An original video animation (OVA) followup was released in 1997, with a runtime of 35 minutes and has a much darker tone in contrast to the TV series. Unlike the TV series, the Anki Kitan OVA was never licensed for a US release.

===Video games===
The Zenki series would receive five video games based on the franchise which were only released in Japan. Three games were released on the Super Famicom, one on Sega's Game Gear and one on NEC's PC-FX.

The first game released was Kishin Douji Zenki: Rettou Raiden for the on August 4, 1995. The game was developed by CAProduction and published by Hudson Soft.

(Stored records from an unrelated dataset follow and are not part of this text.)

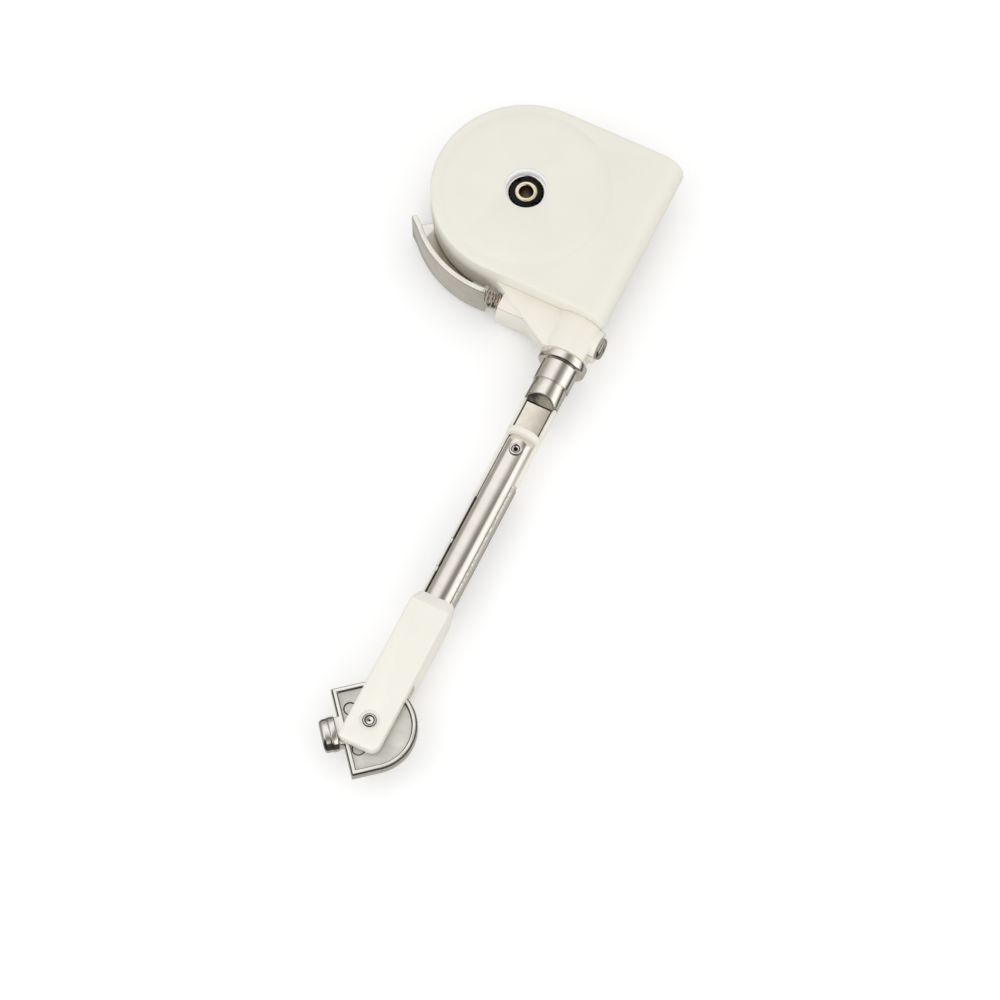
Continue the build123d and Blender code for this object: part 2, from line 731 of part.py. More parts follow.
# ---------------------------------------------------------------- guide, tube and rivet
with BuildPart() as guide:
    with BuildSketch(section_plane(guide_top_y)):
        Circle(guide_r)
    extrude(amount=guide_top_y - guide_step_y)
    with BuildSketch(section_plane(guide_step_y)):
        Circle(guide_r)
        with Locations((0, flank_top)):
            Rectangle(
                2 * guide_r, 2 * guide_r, align=(Align.CENTER, Align.MIN), mode=Mode.SUBTRACT
            )
        with Locations((0, -tube_depth)):
            Rectangle(
                2 * tube_half_w + 2 * fit_gap, 2 * guide_r, align=(Align.CENTER, Align.MIN),
                mode=Mode.SUBTRACT,
            )
    extrude(amount=guide_step_y - tail_left_y)
    with BuildSketch(section_plane(guide_top_y)):
        Rectangle(blade_w + 2 * run_gap, 2 * guide_r)
    extrude(amount=guide_top_y - guide_floor_y, mode=Mode.SUBTRACT)
    with BuildSketch(section_plane(guide_floor_y)):
        with Locations((0, -blade_t / 2 - run_gap)):
            Rectangle(
                blade_w + 2 * run_gap, 2 * guide_r, align=(Align.CENTER, Align.MIN)
            )
    extrude(amount=guide_floor_y - window_end_y, mode=Mode.SUBTRACT)
    with BuildSketch(section_plane(window_end_y)):
        with Locations((0, (tongue_top - tongue_bottom) / 2)):
            Rectangle(tongue_w + 2 * run_gap, tongue_top + tongue_bottom + 2 * run_gap)
    extrude(amount=window_end_y - guide_step_y, mode=Mode.SUBTRACT)
    with BuildSketch(section_plane(tail_right_y)):
        with Locations((-tube_half_w - fit_gap, 0)):
            Rectangle(
                reach, 2 * guide_r, align=(Align.MIN, Align.CENTER)
            )
        with Locations((0, -tube_depth)):
            Rectangle(reach, guide_r, align=(Align.CENTER, Align.MAX))
    extrude(amount=tail_right_y - tail_left_y, mode=Mode.SUBTRACT)
    with BuildSketch(Plane.XY.offset(arm_z - guide_r)):
        with Locations((arm_x, tube_rivet_y)):
            Circle(tube_rivet_body_r + fit_gap)
    extrude(amount=guide_r, mode=Mode.SUBTRACT)
    with BuildSketch(Plane.YZ.offset(arm_x)):
        with Locations((flank_hole_y, arm_z - flank_hole_z)):
            Circle(flank_hole_r)
    extrude(amount=guide_r, mode=Mode.SUBTRACT)
guide.part.label = "guide"

tube_arc_z = tube_crown - tube_arc_r
tube_inner_w = tube_half_w - tube_wall
tube_outer_w = tube_half_w - tube_shoulder
tube_shoulder_z = tube_arc_z + math.sqrt(tube_arc_r ** 2 - tube_outer_w ** 2)
tube_inner_z = tube_arc_z + math.sqrt((tube_arc_r - tube_wall) ** 2 - tube_inner_w ** 2)

with BuildPart() as front_tube:
    with BuildSketch(section_plane(guide_step_y - fit_gap)):
        with BuildLine():
            Polyline(
                (-tube_outer_w, tube_shoulder_z), (-tube_half_w, tube_shoulder_z),
                (-tube_half_w, -tube_depth), (-tube_inner_w, -tube_depth),
                (-tube_inner_w, tube_inner_z),
            )
            ThreePointArc(
                (-tube_inner_w, tube_inner_z), (0, tube_crown - tube_wall),
                (tube_inner_w, tube_inner_z),
            )
            Polyline(
                (tube_inner_w, tube_inner_z), (tube_inner_w, -tube_depth),
                (tube_half_w, -tube_depth), (tube_half_w, tube_shoulder_z),
                (tube_outer_w, tube_shoulder_z),
            )
            ThreePointArc(
                (tube_outer_w, tube_shoulder_z), (0, tube_crown),
                (-tube_outer_w, tube_shoulder_z),
            )
        make_face()
    extrude(amount=guide_step_y - fit_gap - tube_end_y)
    with BuildSketch(Plane.XY.offset(arm_z + tube_crown - tube_rivet_head_h)):
        with Locations((arm_x, tube_rivet_y)):
            Circle(tube_rivet_r + fit_gap)
    extrude(amount=tube_rivet_head_h, mode=Mode.SUBTRACT)
    with BuildSketch(Plane.XY.offset(arm_z)):
        with Locations((arm_x, tube_rivet_y)):
            Circle(tube_rivet_body_r + fit_gap)
    extrude(amount=tube_crown, mode=Mode.SUBTRACT)
    with BuildSketch(Plane.XY.offset(arm_z)):
        with Locations((arm_x - tube_half_w, guide_step_y)):
            Rectangle(
                tube_corner_chamfer * math.sqrt(2), tube_corner_chamfer * math.sqrt(2), rotation=45
            )
    extrude(amount=tube_crown, mode=Mode.SUBTRACT)
front_tube.part.label = "front_tube"

with BuildPart() as tube_rivet:
    with BuildSketch(Plane.XY.offset(arm_z - guide_r + fit_gap)):
        with Locations((arm_x, tube_rivet_y)):
            Circle(tube_rivet_body_r)
    extrude(amount=guide_r - fit_gap + tube_crown - tube_rivet_head_h)
    with BuildSketch(Plane.XY.offset(arm_z + tube_crown - tube_rivet_head_h)):
        with Locations((arm_x, tube_rivet_y)):
            Circle(tube_rivet_r)
    extrude(amount=2 * tube_rivet_head_h)
    fillet(tube_rivet.edges().group_by(Axis.Z)[-1], tube_rivet_head_h / 2)
    with BuildSketch(Plane.XY.offset(arm_z - guide_r)):
        with Locations((arm_x, tube_rivet_y)):
            Circle(tube_rivet_bore_r)
    extrude(amount=2 * guide_r, mode=Mode.SUBTRACT)
tube_rivet.part.label = "tube_rivet"

# ---------------------------------------------------------------- channel and grip
with BuildPart() as outer_channel:
    with BuildSketch(section_plane(channel_right_y)):
        with Locations((0, -channel_bottom)):
            Rectangle(
                2 * channel_half_w, channel_bottom + channel_top,
                align=(Align.CENTER, Align.MIN),
            )
        with Locations((0, -channel_bottom + channel_wall)):
            Rectangle(
                2 * (channel_half_w - channel_wall), channel_bottom + channel_top,
                align=(Align.CENTER, Align.MIN), mode=Mode.SUBTRACT,
            )
        with Locations((channel_half_w - channel_wall, channel_top)):
            Rectangle(2 * channel_lip, channel_lip_t, align=(Align.CENTER, Align.MAX))
    extrude(amount=channel_right_y - channel_end_y)
    with BuildSketch(section_plane(channel_right_y)):
        with Locations((-channel_half_w, -channel_bottom + channel_wall)):
            Rectangle(2 * channel_wall + fit_gap, 2 * boss_r, align=(Align.CENTER, Align.MIN))
    extrude(amount=channel_right_y - channel_left_y, mode=Mode.SUBTRACT)
    with BuildSketch(Plane.XY.offset(arm_z + channel_top)):
        with Locations(*[(arm_x - channel_half_w, y) for y in channel_slots_y]):
            Rectangle(2 * channel_wall + fit_gap, channel_slot[0])
    extrude(amount=-channel_slot[1], mode=Mode.SUBTRACT)
outer_channel.part.label = "outer_channel"

with BuildPart() as grip:
    with BuildSketch(Plane.XY.offset(arm_z - grip_front)):
        with BuildLine():
            Polyline(
                (arm_x - grip_w / 2, grip_end_y + grip_left_r), (arm_x - grip_w / 2, grip_nose_y),
                (arm_x + grip_w / 2, grip_nose_y), (arm_x + grip_w / 2, grip_end_y + grip_right_r),
            )
            RadiusArc(
                (arm_x + grip_w / 2, grip_end_y + grip_right_r),
                (arm_x + grip_w / 2 - grip_right_r, grip_end_y), grip_right_r,
            )
            Line(
                (arm_x + grip_w / 2 - grip_right_r, grip_end_y),
                (arm_x - grip_w / 2 + grip_left_r, grip_end_y),
            )
            RadiusArc(
                (arm_x - grip_w / 2 + grip_left_r, grip_end_y),
                (arm_x - grip_w / 2, grip_end_y + grip_left_r), grip_left_r,
            )
        make_face()
    extrude(amount=2 * grip_front)
    long_edges = grip.edges().filter_by(Plane.XY)
    fillet(long_edges.sort_by(Axis.Y)[:-2], grip_edge_round)
    with BuildSketch(section_plane(grip_nose_y)):
        RectangleRounded(grip_w, 2 * grip_front, grip_edge_round)
    with BuildSketch(section_plane(grip_mouth_y)):
        with Locations((0, (grip_mouth_top - grip_mouth_bottom) / 2)):
            RectangleRounded(grip_mouth_w, grip_mouth_top + grip_mouth_bottom, grip_mouth_round)
    loft()
    with BuildSketch(section_plane(grip_mouth_y)):
        with Locations((0, -channel_bottom - fit_gap)):
            Rectangle(
                2 * (channel_half_w + fit_gap), channel_bottom + channel_top + 2 * fit_gap,
                align=(Align.CENTER, Align.MIN),
            )
        Rectangle(
            2 * (tube_half_w + face_gap), tube_crown + 2 * face_gap,
            align=(Align.CENTER, Align.MIN),
        )
    extrude(amount=grip_mouth_y - channel_end_y + fit_gap, mode=Mode.SUBTRACT)
    with BuildSketch(section_plane(fork_root_y)):
        Rectangle(reach, bracket_t + 2 * fork_gap)
    extrude(amount=reach, mode=Mode.SUBTRACT)
    with Locations((pivot_x, pivot_y, arm_z + grip_front)):
        Hole(pivot_r + fit_gap)
    with BuildSketch(Plane.XY.offset(arm_z + grip_front)):
        with Locations((pivot_x, pivot_y)):
            Circle(spot_face_r)
    extrude(amount=-spot_face_depth, mode=Mode.SUBTRACT)
    with BuildSketch(Plane.XY.offset(arm_z - grip_front)):
        with Locations((pivot_x, pivot_y)):
            Circle(spot_face_r)
    extrude(amount=spot_face_depth, mode=Mode.SUBTRACT)
grip.part.label = "grip"

head_z = grip_front - spot_face_depth

with BuildPart() as pivot_rivet:
    with BuildSketch(Plane.XY.offset(arm_z)):
        with Locations((pivot_x, pivot_y)):
            Circle(pivot_r)
    extrude(amount=head_z, both=True)
    with BuildSketch(Plane.XY.offset(arm_z + head_z)):
        with Locations((pivot_x, pivot_y)):
            Circle(pivot_head_r)
    extrude(amount=pivot_head_h)
    fillet(pivot_rivet.edges().group_by(Axis.Z)[-1], pivot_head_h / 2)
    with Locations((pivot_x, pivot_y, arm_z + head_z + pivot_head_h)):
        Cone(
            pivot_dimple_foot_r, pivot_dimple_r, pivot_dimple,
            align=(Align.CENTER, Align.CENTER, Align.MAX), mode=Mode.SUBTRACT,
        )
    with BuildSketch(Plane.XY.offset(arm_z - head_z)):
        with Locations((pivot_x, pivot_y)):
            Circle(pivot_head_r)
    extrude(amount=-pivot_head_h)
pivot_rivet.part.label = "pivot_rivet"

# ---------------------------------------------------------------- end bracket
bracket_plane = Plane(
    origin=(pivot_x, pivot_y, arm_z),
    x_dir=(math.cos(math.radians(bracket_turn)), math.sin(math.radians(bracket_turn)), 0),
    z_dir=(0, 0, 1),
)
bracket_web = bracket_t / 2 - bracket_recess
stud_plane = Plane(
    origin=bracket_plane.from_local_coords((bracket_edge, -stud_offset, 0)),
    x_dir=bracket_plane.y_dir,
    z_dir=bracket_plane.x_dir,
)
bracket_axis = Axis(bracket_plane.origin, bracket_plane.x_dir)


def bracket_outline(inset):
    """Half round about the pivot with a straight edge across its open side."""
    with BuildSketch() as outline:
        Circle(bracket_r - inset)
        with Locations(((bracket_edge - inset) / 2, 0)):
            Rectangle(bracket_edge - inset, 2 * (bracket_r - inset))
        with Locations((bracket_edge - inset, 0)):
            Rectangle(
                bracket_r, 2 * bracket_r, align=(Align.MIN, Align.CENTER), mode=Mode.SUBTRACT
            )
    return outline.sketch


with BuildPart() as end_bracket:
    with BuildSketch(bracket_plane):
        add(bracket_outline(0))
    extrude(amount=bracket_band_t / 2, both=True)
    with BuildSketch(bracket_plane):
        add(bracket_outline(bracket_band_step))
    extrude(amount=bracket_t / 2, both=True)
    with BuildSketch(bracket_plane.offset(bracket_web), bracket_plane.offset(-bracket_t / 2)):
        add(bracket_outline(bracket_band_step + bracket_rim_w))
    extrude(amount=bracket_recess, mode=Mode.SUBTRACT)
    with BuildSketch(Plane.XY.offset(arm_z + bracket_web)):
        with Locations(*ejector_at):
            Circle(ejector_r)
    extrude(amount=-ejector_step, mode=Mode.SUBTRACT)
    with BuildSketch(stud_plane.offset(-bracket_band_step)):
        Rectangle(stud_neck_w, bracket_t)
    extrude(amount=bracket_band_step + stud_neck_len)
    with BuildSketch(stud_plane.offset(stud_neck_len)):
        Circle(stud_flange_r)
    extrude(amount=stud_flange_end - stud_neck_len)
    with BuildSketch(stud_plane.offset(stud_flange_end)):
        Circle(stud_r)
    extrude(amount=stud_len - stud_flange_end)
    chamfer(
        end_bracket.edges().filter_by(GeomType.CIRCLE).sort_by(bracket_axis)[-1],
        stud_head_chamfer,
    )
    with Locations((pivot_x, pivot_y, arm_z + bracket_t / 2)):
        Hole(pivot_r + run_gap)
end_bracket.part.label = "end_bracket"

with BuildPart() as friction_washers:
    with BuildSketch(
        Plane.XY.offset(arm_z + bracket_web + face_gap),
        Plane.XY.offset(arm_z - bracket_t / 2 - fork_gap),
    ):
        with Locations((pivot_x, pivot_y)):
            Circle(washer_r)
            Circle(pivot_r + fit_gap, mode=Mode.SUBTRACT)
    extrude(amount=bracket_recess + fork_gap - face_gap)
friction_washers.part.label = "friction_washers"

# ---------------------------------------------------------------- files
for piece in (
    mounting_plate, hub_post, threaded_bush, adjuster_ring, damper_rotor, damper_cup,
    damper_cap, damper_screws, bearing_washer, chassis_plate, front_cover, rear_case,
    case_screws, clamp_screw, release_lever, lever_spring, arm_rod, guide, front_tube,
    tube_rivet, outer_channel, grip, pivot_rivet, end_bracket, friction_washers,
):
    export_step(piece.part, f"parts/{piece.part.label}.step")
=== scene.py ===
import json
import math

import bmesh
import bpy
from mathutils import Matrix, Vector

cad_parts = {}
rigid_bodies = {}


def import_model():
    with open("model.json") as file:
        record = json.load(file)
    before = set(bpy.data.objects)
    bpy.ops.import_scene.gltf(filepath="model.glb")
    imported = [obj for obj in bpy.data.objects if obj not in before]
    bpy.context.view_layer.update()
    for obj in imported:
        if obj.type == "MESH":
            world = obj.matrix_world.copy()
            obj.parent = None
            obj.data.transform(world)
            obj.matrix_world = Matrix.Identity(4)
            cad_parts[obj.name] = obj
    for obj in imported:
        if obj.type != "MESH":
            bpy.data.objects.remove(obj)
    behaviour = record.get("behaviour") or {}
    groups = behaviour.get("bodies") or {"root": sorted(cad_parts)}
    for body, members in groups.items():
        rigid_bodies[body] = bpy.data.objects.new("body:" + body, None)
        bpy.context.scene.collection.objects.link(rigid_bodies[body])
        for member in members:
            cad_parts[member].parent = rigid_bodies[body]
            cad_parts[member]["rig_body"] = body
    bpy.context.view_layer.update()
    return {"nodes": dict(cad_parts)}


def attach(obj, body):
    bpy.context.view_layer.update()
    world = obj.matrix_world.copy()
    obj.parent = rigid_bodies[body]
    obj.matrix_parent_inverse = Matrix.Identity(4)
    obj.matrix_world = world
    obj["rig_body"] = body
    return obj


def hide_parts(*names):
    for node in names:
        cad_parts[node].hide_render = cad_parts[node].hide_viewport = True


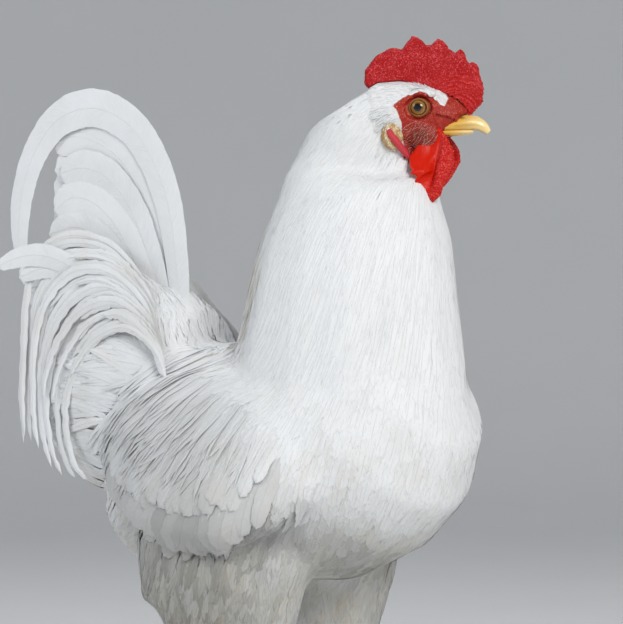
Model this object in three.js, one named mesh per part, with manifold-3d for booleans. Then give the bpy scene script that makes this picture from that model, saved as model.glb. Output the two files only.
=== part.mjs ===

The second action platforming game was simply titled Kishin Douji Zenki and was released on the Game Gear on September 1, 1995.

The third game (and second on the Super Famicom) was Kishin Douji Zenki: Den'ei Raibu which was developed by Now Production and published by Hudson Soft on November 24, 1995.

The fourth game was Kishin Dōji Zenki FX: Vajra Fight which was released on NEC's PC-FX on December 22, 1995, being published and developed by Hudson Soft.